Two key lessons from Bell Labs: first, assembling very smart people from diverse fields together creates something no individual university group could; second, AT&T had an extremely diverse problem space (from telephone handsets to switching equipment to telephone poles that last 50 years), which gave open-ended research a rich set of real problems to solve.
Modern attempts at Bell Labs (Google, Microsoft) have the profitable monopoly but lack the diverse problem space, so they end up throwing solutions at the wall without deep problem expertise.
Formlabs has the rich problem space but not yet the super-profitable monopoly. Max doesn’t think they’re in the Bell Labs phase yet; they still need to make a lot more money first.
Is this Max’s last company?
Max regularly considers whether Formlabs is the most impactful thing he could be doing, and keeps coming back to yes, but he’s not certain that will always be true.
He has other interests, particularly in aviation: airships or ground effect aircraft as a middle ground between ocean cargo and air freight, and eVTOL/flying cars.

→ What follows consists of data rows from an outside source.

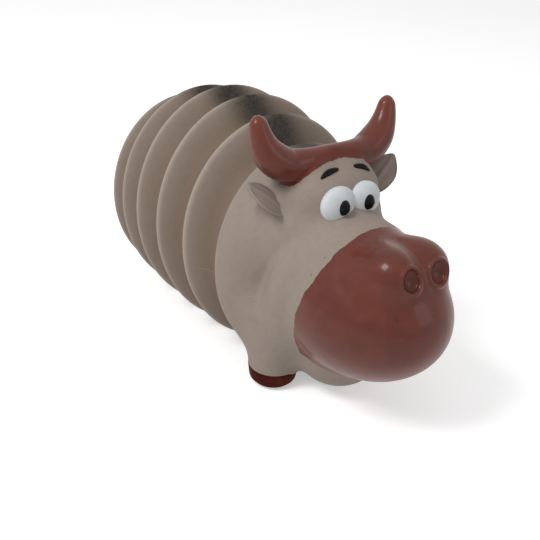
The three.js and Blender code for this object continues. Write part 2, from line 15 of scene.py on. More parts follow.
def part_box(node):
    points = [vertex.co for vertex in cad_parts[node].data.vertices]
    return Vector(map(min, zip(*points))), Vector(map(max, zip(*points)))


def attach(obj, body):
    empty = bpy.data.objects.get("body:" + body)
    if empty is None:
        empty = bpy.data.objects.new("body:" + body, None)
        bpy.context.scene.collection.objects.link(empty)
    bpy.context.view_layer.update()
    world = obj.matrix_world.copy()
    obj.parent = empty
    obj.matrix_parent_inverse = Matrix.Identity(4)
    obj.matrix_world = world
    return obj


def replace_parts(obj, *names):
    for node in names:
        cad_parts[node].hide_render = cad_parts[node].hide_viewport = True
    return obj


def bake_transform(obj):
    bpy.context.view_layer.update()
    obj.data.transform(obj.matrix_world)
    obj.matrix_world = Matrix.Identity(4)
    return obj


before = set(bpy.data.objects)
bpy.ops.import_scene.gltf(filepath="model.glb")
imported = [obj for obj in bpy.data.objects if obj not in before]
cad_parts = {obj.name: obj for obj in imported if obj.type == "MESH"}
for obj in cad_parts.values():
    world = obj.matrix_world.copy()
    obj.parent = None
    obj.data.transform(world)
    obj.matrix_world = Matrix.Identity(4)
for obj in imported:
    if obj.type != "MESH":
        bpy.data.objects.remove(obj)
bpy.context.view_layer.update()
MM = 0.001

# %% [markdown]
# The body is a barrel whose outline swells and narrows like a concertina.
# A stack of separate rings would also look ribbed, but the real skin runs on from fold to fold.
# So one formula gives the barrel's width at every place along it, with a crest every PITCH
# millimetres and a soft V-shaped valley between two crests.

# %% The barrel's outline
HALF_WIDTH = 45.0
TAPER = 5.8
WIDEST_AT = 44.0
TALL_RATIO = 1.10
SPINE_RISE = 8.05
SPINE_PEAK_AT = 56.0
PITCH = 17.8
FOLD_DEPTH = 6.0
FOLDS = 5
CREST_SHARE = 0.16


def spine(y):
    """Height of the barrel's middle line: a parabola, rise * (1 - ((y - peak) / peak)^2)."""
    return SPINE_RISE * (1 - ((y - SPINE_PEAK_AT) / SPINE_PEAK_AT) ** 2)


def crest_width(y):
    """Half width over the crests: a parabola that is widest at WIDEST_AT."""
    return HALF_WIDTH - TAPER * ((y - WIDEST_AT) / WIDEST_AT) ** 2


def fold_share(y):
    """0 on a crest and 1 in a valley: |sin(pi y / pitch)|, with its sharp foot rounded."""
    top = math.hypot(1, CREST_SHARE) - CREST_SHARE
    return (np.hypot(np.sin(np.pi * y / PITCH), CREST_SHARE) - CREST_SHARE) / top


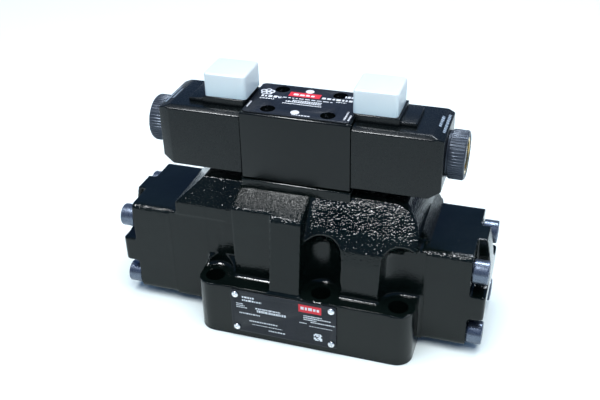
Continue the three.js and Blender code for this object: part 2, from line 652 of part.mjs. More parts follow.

He uses a version of Steve Jobs’ mirror test: if today were his last day, would he be happy doing what he’s doing? When too many days in a row feel like no, it’s time to change direction.
He’s gone through periods of lower commitment but has always returned to Formlabs after considering alternatives. A weekend in San Francisco talking to a hundred people with big ideas is a useful way to stress-test his commitment.
The hardest thing Max has overcome
Learning to be a team player in the sense of being open and broadcasting his personal motivation, enthusiasm, and dreams to a large organization and customer base.
This doesn’t come naturally to him. In a 20-person company, everyone intuitively knows what you’re after, but at scale you have to communicate in a broadcast fashion with no immediate feedback, which he finds difficult.
He’s much more comfortable in interactive one-on-one conversations where he can read the other person and adapt.